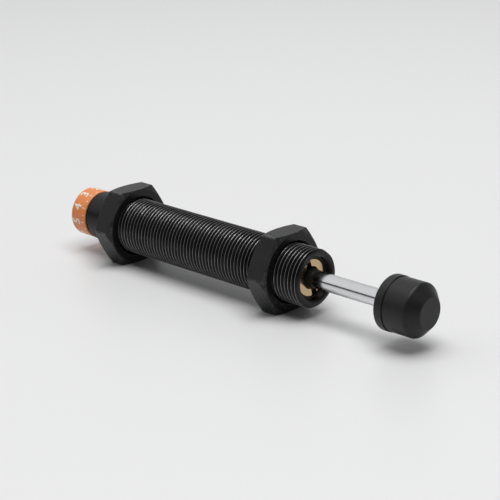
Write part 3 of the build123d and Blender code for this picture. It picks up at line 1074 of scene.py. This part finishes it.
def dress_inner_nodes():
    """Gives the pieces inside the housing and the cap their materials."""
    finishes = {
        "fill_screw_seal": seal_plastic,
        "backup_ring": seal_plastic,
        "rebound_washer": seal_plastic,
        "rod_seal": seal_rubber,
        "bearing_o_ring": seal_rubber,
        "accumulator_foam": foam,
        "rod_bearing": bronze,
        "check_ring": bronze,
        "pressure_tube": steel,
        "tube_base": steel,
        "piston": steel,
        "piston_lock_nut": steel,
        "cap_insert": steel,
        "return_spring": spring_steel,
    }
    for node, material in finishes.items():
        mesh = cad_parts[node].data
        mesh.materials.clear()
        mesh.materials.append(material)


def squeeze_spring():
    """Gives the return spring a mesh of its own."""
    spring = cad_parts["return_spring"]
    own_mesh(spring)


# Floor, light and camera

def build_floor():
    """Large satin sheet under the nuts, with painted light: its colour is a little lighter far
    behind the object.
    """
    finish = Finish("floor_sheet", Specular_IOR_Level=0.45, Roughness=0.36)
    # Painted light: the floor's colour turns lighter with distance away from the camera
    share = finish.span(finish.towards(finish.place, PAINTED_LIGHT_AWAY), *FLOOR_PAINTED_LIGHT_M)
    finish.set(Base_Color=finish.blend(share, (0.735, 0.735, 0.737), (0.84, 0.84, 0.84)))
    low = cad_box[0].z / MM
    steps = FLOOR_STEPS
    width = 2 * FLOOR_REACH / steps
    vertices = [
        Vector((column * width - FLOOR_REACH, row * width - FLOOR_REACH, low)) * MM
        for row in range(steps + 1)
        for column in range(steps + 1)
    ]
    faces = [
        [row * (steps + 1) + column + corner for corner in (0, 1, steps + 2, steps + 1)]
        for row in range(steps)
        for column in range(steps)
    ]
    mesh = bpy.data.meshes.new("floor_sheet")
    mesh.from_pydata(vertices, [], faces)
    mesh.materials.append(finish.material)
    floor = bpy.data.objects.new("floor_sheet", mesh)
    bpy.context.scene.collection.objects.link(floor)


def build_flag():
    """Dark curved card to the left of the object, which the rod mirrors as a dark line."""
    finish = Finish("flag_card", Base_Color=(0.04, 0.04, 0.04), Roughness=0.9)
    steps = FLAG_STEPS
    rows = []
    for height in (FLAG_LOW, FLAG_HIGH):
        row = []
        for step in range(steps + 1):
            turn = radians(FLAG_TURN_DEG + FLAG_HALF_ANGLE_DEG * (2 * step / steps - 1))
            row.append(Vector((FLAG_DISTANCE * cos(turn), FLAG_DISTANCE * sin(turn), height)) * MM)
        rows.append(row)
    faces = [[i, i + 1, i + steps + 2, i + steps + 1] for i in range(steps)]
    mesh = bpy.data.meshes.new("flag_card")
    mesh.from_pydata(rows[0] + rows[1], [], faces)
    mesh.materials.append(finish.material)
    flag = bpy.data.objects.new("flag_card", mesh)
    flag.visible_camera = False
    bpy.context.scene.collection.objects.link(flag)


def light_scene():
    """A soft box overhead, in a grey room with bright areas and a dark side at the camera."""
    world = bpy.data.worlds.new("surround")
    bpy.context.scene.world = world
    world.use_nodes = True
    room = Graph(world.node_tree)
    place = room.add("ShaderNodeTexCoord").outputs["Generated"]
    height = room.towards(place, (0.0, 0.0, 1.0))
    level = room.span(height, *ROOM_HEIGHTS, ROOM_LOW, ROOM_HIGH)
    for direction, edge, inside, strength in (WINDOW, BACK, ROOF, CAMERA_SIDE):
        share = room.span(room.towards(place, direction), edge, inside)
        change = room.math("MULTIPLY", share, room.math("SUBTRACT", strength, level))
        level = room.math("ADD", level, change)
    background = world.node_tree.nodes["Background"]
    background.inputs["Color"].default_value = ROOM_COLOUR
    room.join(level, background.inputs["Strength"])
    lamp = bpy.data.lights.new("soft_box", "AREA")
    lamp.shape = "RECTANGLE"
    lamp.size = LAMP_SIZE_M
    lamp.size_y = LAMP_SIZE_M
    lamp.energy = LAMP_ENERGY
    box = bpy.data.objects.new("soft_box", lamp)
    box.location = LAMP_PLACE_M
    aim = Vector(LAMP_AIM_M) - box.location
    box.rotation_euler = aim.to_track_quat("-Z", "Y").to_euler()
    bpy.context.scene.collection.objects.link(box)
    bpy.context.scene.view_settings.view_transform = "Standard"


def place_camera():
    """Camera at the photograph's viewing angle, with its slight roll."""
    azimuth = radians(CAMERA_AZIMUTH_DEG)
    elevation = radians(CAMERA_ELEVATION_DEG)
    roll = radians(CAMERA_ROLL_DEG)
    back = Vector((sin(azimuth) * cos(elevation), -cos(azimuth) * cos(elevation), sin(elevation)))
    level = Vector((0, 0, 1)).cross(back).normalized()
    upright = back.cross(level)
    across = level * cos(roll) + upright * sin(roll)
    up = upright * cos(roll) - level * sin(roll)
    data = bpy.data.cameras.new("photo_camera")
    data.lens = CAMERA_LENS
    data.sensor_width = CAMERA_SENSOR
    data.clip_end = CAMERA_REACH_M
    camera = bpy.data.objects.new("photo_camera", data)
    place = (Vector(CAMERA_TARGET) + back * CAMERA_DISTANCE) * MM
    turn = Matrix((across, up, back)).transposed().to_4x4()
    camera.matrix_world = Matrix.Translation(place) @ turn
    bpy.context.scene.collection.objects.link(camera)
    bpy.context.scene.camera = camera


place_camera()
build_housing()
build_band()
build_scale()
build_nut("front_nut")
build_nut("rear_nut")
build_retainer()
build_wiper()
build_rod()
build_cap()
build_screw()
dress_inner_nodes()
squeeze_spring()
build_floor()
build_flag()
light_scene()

---

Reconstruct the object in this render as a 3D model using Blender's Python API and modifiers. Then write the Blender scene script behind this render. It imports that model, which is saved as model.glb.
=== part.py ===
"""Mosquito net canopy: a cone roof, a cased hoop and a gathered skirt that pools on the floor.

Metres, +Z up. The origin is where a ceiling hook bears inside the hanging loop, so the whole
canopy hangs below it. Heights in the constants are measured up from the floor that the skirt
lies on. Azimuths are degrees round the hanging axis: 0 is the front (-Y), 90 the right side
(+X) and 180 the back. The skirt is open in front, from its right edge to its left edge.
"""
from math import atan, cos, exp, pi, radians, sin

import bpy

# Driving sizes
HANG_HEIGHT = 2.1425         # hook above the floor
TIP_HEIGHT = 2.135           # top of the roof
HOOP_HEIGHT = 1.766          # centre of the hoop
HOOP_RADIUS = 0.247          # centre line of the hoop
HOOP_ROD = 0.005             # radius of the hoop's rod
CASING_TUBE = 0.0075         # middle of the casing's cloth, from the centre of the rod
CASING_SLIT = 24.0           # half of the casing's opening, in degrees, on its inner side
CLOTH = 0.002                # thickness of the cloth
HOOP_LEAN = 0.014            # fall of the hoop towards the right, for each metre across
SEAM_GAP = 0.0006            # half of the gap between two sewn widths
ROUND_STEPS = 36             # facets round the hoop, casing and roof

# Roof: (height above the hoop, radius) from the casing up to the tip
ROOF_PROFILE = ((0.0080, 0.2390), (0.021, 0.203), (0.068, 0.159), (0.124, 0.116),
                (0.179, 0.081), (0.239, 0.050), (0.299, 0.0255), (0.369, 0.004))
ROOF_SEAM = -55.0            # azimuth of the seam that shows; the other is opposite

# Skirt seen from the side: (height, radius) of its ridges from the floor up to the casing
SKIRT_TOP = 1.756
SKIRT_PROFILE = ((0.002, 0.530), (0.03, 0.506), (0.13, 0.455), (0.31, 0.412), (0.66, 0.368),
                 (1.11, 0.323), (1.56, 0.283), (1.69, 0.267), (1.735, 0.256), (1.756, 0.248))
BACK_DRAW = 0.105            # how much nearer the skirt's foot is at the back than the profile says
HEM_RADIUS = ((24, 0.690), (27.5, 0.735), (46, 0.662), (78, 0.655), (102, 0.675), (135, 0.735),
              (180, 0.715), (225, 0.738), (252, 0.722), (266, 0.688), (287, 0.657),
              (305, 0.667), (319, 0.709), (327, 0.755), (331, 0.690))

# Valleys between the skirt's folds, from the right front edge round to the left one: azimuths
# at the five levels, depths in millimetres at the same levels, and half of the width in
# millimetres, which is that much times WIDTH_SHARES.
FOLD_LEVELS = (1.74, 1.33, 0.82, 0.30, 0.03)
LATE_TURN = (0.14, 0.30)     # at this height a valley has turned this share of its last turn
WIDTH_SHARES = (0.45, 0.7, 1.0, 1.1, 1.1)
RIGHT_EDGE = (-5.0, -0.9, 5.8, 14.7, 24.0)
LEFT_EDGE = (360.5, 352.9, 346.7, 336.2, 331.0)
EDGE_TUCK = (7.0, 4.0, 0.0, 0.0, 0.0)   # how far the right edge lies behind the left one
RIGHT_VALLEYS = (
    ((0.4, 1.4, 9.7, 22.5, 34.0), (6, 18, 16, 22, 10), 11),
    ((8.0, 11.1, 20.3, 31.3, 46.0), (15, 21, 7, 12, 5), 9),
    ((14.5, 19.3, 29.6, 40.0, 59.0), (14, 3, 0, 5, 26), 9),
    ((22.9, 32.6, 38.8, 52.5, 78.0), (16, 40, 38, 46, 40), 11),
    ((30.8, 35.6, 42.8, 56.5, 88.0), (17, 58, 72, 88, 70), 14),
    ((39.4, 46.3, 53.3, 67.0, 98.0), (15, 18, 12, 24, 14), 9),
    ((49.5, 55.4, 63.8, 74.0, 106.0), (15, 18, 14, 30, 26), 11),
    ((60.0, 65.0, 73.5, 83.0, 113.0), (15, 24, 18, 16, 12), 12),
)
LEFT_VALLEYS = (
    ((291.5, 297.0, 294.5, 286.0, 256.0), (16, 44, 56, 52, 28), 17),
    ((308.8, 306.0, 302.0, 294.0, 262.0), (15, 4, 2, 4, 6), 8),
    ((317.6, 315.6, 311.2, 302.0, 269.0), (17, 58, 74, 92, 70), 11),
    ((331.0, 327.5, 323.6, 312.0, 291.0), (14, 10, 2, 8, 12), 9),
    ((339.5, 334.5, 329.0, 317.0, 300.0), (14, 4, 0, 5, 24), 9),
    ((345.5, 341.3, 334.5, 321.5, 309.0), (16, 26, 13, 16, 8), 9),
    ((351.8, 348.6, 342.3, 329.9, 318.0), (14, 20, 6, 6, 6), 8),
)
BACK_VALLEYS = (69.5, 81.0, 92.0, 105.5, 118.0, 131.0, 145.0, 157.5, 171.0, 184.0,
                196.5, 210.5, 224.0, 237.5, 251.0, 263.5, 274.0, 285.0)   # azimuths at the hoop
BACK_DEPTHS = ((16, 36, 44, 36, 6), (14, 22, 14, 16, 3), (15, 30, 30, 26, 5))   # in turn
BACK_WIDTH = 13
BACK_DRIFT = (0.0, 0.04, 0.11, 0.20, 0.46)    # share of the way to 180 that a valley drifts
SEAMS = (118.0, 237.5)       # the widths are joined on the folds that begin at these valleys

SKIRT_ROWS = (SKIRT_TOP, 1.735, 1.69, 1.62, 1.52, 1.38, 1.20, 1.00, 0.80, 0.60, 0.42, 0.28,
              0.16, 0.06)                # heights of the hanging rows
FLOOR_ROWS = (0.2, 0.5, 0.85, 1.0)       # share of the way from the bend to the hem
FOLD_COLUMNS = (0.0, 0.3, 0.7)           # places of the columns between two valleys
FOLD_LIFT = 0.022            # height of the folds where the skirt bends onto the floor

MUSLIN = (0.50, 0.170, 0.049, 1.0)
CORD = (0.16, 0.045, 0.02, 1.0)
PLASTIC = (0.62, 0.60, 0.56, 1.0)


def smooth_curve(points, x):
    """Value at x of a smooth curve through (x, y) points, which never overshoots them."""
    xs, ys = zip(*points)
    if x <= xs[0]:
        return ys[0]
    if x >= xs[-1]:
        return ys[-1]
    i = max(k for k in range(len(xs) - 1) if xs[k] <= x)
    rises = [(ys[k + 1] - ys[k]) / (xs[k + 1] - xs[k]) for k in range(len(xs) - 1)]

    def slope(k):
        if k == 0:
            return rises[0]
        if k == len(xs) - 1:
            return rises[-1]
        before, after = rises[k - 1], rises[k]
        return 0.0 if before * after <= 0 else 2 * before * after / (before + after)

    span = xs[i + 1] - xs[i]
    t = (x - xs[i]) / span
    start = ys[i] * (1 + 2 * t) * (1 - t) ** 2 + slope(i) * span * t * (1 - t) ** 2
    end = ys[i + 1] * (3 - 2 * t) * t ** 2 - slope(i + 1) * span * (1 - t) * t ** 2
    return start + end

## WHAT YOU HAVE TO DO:
Using the entries above, give again exactly the lines from the line holding "Write part 3" through the line holding "# Floor, light and camera". Include both end lines and nothing else.

## WRITTEN REPLY:
Write part 3 of the build123d and Blender code for this picture. It picks up at line 1074 of scene.py. This part finishes it.
def dress_inner_nodes():
    """Gives the pieces inside the housing and the cap their materials."""
    finishes = {
        "fill_screw_seal": seal_plastic,
        "backup_ring": seal_plastic,
        "rebound_washer": seal_plastic,
        "rod_seal": seal_rubber,
        "bearing_o_ring": seal_rubber,
        "accumulator_foam": foam,
        "rod_bearing": bronze,
        "check_ring": bronze,
        "pressure_tube": steel,
        "tube_base": steel,
        "piston": steel,
        "piston_lock_nut": steel,
        "cap_insert": steel,
        "return_spring": spring_steel,
    }
    for node, material in finishes.items():
        mesh = cad_parts[node].data
        mesh.materials.clear()
        mesh.materials.append(material)


def squeeze_spring():
    """Gives the return spring a mesh of its own."""
    spring = cad_parts["return_spring"]
    own_mesh(spring)


# Floor, light and camera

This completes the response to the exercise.